You’ve heard the saying, “SLOW IS SMOOTH AND SMOOTH IS FAST” and there’s a reason for that:

Smooth movement is efficient and doesn’t waste motion.

• If you repeat smooth movement consistently in slow motion, it will wear a groove in the brain and your default movement will be smooth and efficient.

• Just like the shortest distance between two points is a straight line, the fastest technique is the one that is the smoothest and wastes the least motion.

• When you are under stress and acting quickly, your brain will quickly playback whatever groove is worn the deepest. If that groove happens to be a smooth, efficient technique, than you will perform smooth and efficiently under stress.

When you are training techniques, especially initially, you want your technique to look the same as a competition shooter looks at ½ or ¼ speed. Said another way, if you were to videotape yourself, you should be able to play it back at 2x or 4x speed and have it look like a competition shooter…perfect, smooth, and free of wasted motion.

Where does recoil make you pivot?

This may seem like an odd question, but it’s vital to consistent firearms performance…especially when firing multiple shots.

When someone fires a handgun with a loose wrist, it’s called limp wristing and it can cause a failure to feed the next round. This is because the recoil is causing a rotation at the wrist. If you tighten the wrist, the next joint where you can rotate is the elbow. Tighten the elbow and the next joint to rotate is the shoulder. An example of rotating around the shoulder is when a shooter shoots a handgun, only to have it end up pointing straight up in the air when they’re done.

Once you tighten the shoulder, the next joint to rotate is the waist. It’s common to see new shooters with their hips thrown forwards and their shoulders thrown back a little bit further after every shot if they don’t know that they should have a forward leaning, aggressive stance… kind of like a fighter in mid punch.

But if you tighten your wrist, elbow, shoulder, and waist and have a fighting stance with your spine bent slightly forward, you end up rotating around your front foot and your back foot acts like a break, stabilizing you and helping you keep a solid shooting platform so you can get off subsequent shots without having to make major aiming adjustments.

One of the big reasons that this works so well is that when your wrist, elbow, shoulder, and waist are flexed, the recoil of the shot gets absorbed by the mass of your entire body, rather than just your hand, arm, or upper body.

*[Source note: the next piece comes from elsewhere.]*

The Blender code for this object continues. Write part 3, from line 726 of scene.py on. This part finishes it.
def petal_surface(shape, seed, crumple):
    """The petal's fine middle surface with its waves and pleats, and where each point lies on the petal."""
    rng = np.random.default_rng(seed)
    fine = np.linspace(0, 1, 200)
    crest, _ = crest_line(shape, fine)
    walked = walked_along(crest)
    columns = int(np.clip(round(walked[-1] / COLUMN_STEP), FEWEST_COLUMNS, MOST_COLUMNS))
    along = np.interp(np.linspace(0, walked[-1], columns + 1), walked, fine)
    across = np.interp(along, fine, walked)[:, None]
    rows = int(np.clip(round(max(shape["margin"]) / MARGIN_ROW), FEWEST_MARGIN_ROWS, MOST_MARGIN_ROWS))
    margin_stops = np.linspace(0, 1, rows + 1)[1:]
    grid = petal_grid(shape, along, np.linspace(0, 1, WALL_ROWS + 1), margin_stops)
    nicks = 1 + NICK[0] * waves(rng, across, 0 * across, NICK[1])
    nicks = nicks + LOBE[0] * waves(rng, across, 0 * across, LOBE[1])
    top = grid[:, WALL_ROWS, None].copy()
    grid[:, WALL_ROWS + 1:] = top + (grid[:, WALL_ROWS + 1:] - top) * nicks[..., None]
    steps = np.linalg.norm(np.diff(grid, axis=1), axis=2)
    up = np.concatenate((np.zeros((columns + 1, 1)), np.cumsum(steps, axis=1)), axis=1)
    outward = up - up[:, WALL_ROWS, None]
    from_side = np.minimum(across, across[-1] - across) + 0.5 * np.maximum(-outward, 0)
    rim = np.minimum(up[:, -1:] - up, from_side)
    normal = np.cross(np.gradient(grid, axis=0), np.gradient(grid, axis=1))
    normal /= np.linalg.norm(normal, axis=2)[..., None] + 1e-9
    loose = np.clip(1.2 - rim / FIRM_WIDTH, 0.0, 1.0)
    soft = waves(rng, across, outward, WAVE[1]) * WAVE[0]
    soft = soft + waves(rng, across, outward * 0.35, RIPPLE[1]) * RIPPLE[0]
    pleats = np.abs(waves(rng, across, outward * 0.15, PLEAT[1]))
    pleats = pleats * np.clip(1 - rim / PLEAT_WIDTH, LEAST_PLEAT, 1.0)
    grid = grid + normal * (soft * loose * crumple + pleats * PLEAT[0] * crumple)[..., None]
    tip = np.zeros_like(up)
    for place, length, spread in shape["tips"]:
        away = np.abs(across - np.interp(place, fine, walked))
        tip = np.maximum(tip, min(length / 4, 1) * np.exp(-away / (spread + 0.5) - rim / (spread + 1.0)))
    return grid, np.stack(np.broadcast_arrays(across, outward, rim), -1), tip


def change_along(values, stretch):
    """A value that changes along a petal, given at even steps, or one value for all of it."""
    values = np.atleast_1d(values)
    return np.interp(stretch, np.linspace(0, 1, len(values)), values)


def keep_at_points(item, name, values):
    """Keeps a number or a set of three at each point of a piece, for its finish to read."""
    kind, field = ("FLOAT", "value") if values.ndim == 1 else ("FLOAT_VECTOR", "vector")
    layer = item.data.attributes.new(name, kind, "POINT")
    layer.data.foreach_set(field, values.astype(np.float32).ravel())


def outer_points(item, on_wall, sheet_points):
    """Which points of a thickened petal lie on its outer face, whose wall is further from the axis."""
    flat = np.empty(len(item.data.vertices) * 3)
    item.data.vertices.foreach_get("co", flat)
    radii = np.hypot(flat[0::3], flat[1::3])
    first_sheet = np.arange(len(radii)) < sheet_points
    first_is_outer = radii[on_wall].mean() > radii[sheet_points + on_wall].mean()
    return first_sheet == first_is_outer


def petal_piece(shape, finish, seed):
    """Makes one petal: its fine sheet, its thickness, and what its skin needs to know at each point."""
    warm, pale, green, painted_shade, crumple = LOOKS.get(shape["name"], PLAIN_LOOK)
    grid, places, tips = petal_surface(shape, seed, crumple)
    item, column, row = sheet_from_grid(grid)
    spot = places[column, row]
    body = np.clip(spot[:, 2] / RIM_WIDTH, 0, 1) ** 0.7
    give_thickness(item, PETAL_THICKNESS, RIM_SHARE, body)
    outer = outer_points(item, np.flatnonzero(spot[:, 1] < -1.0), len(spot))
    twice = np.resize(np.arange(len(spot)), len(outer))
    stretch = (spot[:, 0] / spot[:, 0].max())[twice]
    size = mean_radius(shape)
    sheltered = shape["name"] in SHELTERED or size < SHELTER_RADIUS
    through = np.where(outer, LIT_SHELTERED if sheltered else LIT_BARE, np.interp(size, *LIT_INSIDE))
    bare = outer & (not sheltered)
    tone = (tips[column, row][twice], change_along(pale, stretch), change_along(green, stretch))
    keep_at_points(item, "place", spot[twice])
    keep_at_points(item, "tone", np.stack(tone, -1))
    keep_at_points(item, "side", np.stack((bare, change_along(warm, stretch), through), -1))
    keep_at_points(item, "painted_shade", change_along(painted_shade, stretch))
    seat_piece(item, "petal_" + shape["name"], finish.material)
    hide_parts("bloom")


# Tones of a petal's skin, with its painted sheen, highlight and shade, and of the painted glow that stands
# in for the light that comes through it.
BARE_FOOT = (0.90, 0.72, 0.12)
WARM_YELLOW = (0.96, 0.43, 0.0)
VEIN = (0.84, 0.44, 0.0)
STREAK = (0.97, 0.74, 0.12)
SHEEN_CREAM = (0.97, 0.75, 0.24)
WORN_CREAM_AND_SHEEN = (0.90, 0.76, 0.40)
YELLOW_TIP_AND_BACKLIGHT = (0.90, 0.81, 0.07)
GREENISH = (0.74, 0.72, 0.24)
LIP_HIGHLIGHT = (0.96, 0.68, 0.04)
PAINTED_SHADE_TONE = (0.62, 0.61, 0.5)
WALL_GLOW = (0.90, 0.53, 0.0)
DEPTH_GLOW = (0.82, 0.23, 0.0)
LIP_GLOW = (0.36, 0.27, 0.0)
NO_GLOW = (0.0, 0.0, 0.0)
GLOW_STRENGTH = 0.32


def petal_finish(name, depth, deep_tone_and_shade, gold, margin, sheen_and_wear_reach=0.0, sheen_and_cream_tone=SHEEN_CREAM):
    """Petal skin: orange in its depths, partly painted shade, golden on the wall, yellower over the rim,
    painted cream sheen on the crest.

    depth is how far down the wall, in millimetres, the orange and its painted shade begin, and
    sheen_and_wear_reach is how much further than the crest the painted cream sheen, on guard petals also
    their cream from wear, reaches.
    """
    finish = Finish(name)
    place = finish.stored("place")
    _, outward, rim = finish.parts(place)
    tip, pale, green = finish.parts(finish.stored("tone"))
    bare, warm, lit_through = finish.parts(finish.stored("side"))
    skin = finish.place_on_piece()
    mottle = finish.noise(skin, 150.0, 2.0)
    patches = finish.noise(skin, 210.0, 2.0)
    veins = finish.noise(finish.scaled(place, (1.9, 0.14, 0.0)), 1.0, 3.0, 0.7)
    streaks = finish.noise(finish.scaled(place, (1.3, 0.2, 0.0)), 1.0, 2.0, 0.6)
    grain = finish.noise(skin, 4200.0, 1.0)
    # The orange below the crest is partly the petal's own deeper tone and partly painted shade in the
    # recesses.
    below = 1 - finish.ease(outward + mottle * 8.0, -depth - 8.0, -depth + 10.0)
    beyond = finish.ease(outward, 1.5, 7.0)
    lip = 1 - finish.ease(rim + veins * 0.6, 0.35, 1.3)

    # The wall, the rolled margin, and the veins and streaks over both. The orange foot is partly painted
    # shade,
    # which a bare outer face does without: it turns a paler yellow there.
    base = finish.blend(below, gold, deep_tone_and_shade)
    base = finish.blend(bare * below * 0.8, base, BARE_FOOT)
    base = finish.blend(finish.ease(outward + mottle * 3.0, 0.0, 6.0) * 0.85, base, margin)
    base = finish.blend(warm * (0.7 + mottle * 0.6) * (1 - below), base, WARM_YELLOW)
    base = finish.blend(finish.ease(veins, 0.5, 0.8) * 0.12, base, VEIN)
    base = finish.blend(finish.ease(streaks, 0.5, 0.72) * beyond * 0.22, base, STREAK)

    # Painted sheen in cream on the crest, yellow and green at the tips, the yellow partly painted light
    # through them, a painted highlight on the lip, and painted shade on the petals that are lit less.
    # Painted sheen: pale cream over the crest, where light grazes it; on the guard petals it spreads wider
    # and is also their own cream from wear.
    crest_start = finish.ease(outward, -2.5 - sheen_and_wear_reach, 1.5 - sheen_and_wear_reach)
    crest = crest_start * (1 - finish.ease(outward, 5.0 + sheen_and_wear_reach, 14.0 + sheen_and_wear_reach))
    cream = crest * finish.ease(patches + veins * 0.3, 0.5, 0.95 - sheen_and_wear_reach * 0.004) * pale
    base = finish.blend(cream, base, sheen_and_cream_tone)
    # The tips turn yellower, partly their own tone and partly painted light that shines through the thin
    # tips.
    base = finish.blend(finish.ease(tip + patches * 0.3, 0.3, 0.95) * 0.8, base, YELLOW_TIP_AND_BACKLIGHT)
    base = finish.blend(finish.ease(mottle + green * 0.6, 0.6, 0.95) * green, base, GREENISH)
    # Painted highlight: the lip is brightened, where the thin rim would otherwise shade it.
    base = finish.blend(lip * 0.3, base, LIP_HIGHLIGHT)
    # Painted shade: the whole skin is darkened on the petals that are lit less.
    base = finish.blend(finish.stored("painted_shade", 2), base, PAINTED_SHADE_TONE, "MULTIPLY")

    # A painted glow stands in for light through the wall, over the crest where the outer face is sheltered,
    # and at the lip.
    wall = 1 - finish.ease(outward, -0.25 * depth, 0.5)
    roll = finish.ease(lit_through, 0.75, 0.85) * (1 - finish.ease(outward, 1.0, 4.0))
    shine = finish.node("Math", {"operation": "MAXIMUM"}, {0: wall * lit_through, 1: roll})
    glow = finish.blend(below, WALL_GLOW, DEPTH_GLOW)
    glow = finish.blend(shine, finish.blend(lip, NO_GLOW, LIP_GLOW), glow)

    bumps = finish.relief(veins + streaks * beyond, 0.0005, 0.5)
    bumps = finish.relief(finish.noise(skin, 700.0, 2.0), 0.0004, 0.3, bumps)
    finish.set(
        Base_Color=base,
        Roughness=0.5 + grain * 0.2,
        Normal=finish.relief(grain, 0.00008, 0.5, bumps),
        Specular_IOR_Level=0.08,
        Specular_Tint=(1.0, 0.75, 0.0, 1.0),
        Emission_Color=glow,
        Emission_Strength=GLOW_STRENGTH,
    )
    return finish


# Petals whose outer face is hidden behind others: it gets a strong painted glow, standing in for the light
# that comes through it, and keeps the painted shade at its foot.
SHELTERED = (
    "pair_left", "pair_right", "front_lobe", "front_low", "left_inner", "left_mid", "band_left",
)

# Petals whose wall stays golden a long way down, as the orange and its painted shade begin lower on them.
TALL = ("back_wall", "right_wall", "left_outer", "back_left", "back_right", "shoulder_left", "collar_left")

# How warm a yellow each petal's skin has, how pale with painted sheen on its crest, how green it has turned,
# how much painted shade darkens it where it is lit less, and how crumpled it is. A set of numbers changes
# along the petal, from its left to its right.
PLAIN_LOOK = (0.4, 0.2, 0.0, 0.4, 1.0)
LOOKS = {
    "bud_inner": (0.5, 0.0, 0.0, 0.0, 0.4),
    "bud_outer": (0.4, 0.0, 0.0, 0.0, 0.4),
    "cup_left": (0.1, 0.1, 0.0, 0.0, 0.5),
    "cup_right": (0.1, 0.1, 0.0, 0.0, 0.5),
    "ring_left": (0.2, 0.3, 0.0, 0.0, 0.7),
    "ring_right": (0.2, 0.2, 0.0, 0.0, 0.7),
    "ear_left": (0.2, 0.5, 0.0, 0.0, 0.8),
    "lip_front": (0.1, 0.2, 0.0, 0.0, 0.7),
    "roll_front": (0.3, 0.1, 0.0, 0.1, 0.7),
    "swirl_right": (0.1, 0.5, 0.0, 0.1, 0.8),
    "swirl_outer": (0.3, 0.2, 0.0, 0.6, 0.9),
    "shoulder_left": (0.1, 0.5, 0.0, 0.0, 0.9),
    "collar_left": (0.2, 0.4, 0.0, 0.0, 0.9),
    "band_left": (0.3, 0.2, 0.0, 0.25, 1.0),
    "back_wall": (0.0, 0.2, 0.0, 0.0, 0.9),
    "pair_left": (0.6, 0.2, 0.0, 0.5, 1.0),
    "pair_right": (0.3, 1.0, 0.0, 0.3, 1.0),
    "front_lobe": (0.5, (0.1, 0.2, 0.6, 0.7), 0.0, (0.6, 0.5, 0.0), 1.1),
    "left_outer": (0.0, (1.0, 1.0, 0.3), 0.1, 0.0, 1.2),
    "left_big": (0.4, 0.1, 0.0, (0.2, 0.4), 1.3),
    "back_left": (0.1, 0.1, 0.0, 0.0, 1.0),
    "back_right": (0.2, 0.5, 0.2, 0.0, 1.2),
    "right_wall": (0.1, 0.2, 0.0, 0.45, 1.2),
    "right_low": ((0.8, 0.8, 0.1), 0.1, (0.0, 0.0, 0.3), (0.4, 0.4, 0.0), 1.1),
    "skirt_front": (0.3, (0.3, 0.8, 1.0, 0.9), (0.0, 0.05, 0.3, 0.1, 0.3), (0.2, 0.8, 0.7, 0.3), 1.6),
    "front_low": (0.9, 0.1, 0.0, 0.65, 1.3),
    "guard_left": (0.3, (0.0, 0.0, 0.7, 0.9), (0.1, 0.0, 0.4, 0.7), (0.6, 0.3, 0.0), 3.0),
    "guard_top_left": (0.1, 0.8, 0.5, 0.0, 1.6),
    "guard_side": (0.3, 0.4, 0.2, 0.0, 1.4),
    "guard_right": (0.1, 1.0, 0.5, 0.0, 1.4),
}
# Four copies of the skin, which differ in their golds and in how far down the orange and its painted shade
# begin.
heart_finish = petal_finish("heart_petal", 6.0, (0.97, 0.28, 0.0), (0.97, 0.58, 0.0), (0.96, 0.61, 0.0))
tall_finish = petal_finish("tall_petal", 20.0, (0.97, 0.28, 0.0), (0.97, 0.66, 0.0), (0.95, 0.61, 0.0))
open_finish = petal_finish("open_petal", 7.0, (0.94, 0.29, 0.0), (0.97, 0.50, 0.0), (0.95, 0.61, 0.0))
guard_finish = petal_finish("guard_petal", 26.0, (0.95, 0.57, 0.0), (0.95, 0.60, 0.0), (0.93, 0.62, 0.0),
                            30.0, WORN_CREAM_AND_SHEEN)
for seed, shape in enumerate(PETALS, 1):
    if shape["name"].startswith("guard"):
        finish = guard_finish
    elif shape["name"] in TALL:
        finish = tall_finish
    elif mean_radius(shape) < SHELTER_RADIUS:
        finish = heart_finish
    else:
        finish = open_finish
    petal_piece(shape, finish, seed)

I’ll get into detail on specific techniques and strategies in next month’s issue, but for right now, let’s talk about some concrete steps that you can take over the next few days & weeks to put this information to use.

  1. Pick one firearm to start practicing these skills with. “Muscle confusion” is a sexy technique for fitness, but not something that you want to do with firearms training.
  2. Take at least half of your dry fire and range time this month and spend it trying to do everything at 10-20 percent of full speed. Focus on removing any unnecessary movement from your you are using the exact same technique every time.
  3. As you’re returning your firearm to your holster, don’t think of it as holstering your firearm. Think of it as drawing your firearm in reverse and try to do everything in the exact opposite order that you did when you drew your firearm. (You’re going to have to determine if you can do this safely at the range.) This is not necessarily the best way to re-holster your firearm. It is simply a way to “work the groove” of your muscle memory in both directions.
  4. During your dry fire time, practice drawing your firearm while facing a mirror. If you have a video camera available, record yourself a few times, watch, analyze, fix, and repeat. Focus on getting rid of inefficiencies and smoothness. If possible, try watching the video at 2x or even 4x speed and see how it looks—it should look the way you want to perform under stress.